XPeng reported sharp delivery declines: 20,011 vehicles in January (-34% YoY) and 15,256 in February (-49.9% YoY), while Benzinga Pro expects Q4 revenue of $3.32B vs $2.21B year-ago. Management is pursuing long-term upside with plans for large-scale IRON humanoid robot production by end-2026 (target >1M units by end-2029) and a joint-development EV SUV with Volkswagen due later this year. Shares are trading at $19.08, up 1.68% intraday but down 6.9% YTD and 20% over 52 weeks. Near-term demand risk from delivery declines contrasts with speculative, potentially material long-term revenue streams from robotics and the VW partnership.

Analysis

XPeng’s strategic pivot into humanoid robotics and accelerated geographic rollouts is a classic capital-allocation squeeze: production capacity, engineering bandwidth and component procurement will face competing demands that erode short-term vehicle gross margins unless the company secures dedicated supply lines or outsources manufacturing.
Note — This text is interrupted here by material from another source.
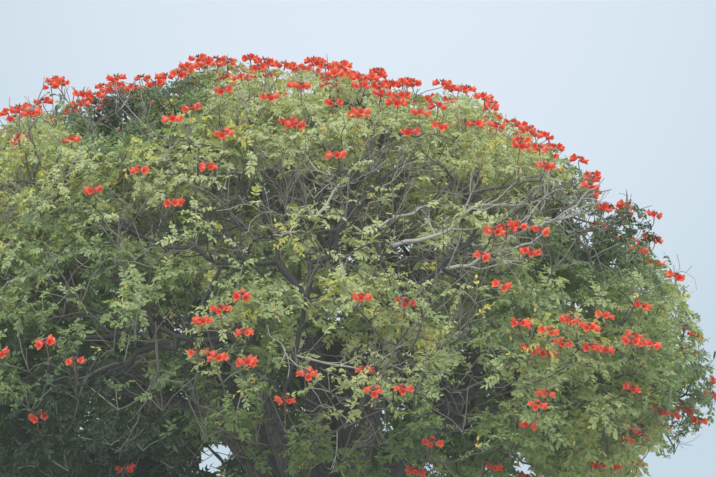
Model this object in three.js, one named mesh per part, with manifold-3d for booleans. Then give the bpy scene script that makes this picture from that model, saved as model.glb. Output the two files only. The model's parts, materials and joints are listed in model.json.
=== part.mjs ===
// African tulip tree in flower: a fluted trunk cut flat at ground level, the leaders that it forks
// into, the boughs that the leaders carry, and a mass of foliage and blossom at each bough's tip.
// Millimetres, +Z up, -Y is the front. The origin is the middle of the flat cut under the trunk.
import * as THREE from "three";
import { mergeVertices } from "three/addons/utils/BufferGeometryUtils.js";
import Module from "manifold-3d";

const wasm = await Module();
wasm.setup();

// The crown's skin is a dome on a shallow skirt. It sinks a little towards the right.
const CROWN_TOP = 10360;
const CROWN_SKIRT = 4650;
const CROWN = {
  middle: new THREE.Vector3(-500, 0, CROWN_SKIRT),
  halfWidth: 7000,
  halfDepth: 6400,
  rise: CROWN_TOP - CROWN_SKIRT,
  drop: 1450,
  fullness: 2.25, // 2 is an ellipsoid, and more is squarer
  slope: -0.07,
  leafLevel: 0.972, // the leaves end below the skin, and the flowers may reach it
};

// The masses of foliage stand in rings on the dome. Heights, turns and strays are in degrees.
const RINGS = [
  { carriers: "centre", count: 1, height: 90, turn: 0, stray: 0 },
  { carriers: "centre", count: 4, height: 63, turn: 38, stray: 3.5 },
  { carriers: "side", count: 7, height: 36, turn: 10, stray: 3.5 },
  { carriers: "side", count: 10, height: 6, turn: 0, stray: 3.5 },
];
const MASS = {
  depth: 1300, // from its middle out to the crown's skin
  reach: 2500,
  stray: 0.3, // along its ring, as a share of the distance to the next mass
  margin: 12, // half the gap between the spaces of two masses
};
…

Suppliers of high-torque motors, multi-axis actuators and power semiconductors will enjoy pricing leverage in the next 12–36 months; conversely, smaller EV OEMs without JV leverage may see component lead times and costs rise. In the near term (days–weeks) the market will trade on guidance clarity and inventory/ASP commentary; over months the VW JV disclosure and export-market sell-through will determine whether XPeng can scale without margin dilution. The robotics story is multi-year optionality — to convert it into meaningful revenue by 2029 requires concrete volume contracts, logistics plans and a non-trivial capex roadmap that the market will punish if absent. Technicals and sentiment appear to be supporting a momentum bounce, but that flow-driven move lacks conviction given the execution risks; implied volatility is likely elevated around earnings, creating opportunities to structure asymmetric option positions. The highest-expected-value plays are either short-duration protection (hedges around near-term guidance risk) or long-duration, low-cost optionality to capture the binary outcomes of the VW JV and robotics commercialization. Contrarian angle: the market is pricing a binary 'scale or bust' outcome but underweights the possibility that a productive JV with a large OEM could immediately compress COGS through superior procurement and provide a clear path to positive unit economics — an outcome worth tiny, long-dated call exposure rather than large directional equity bets.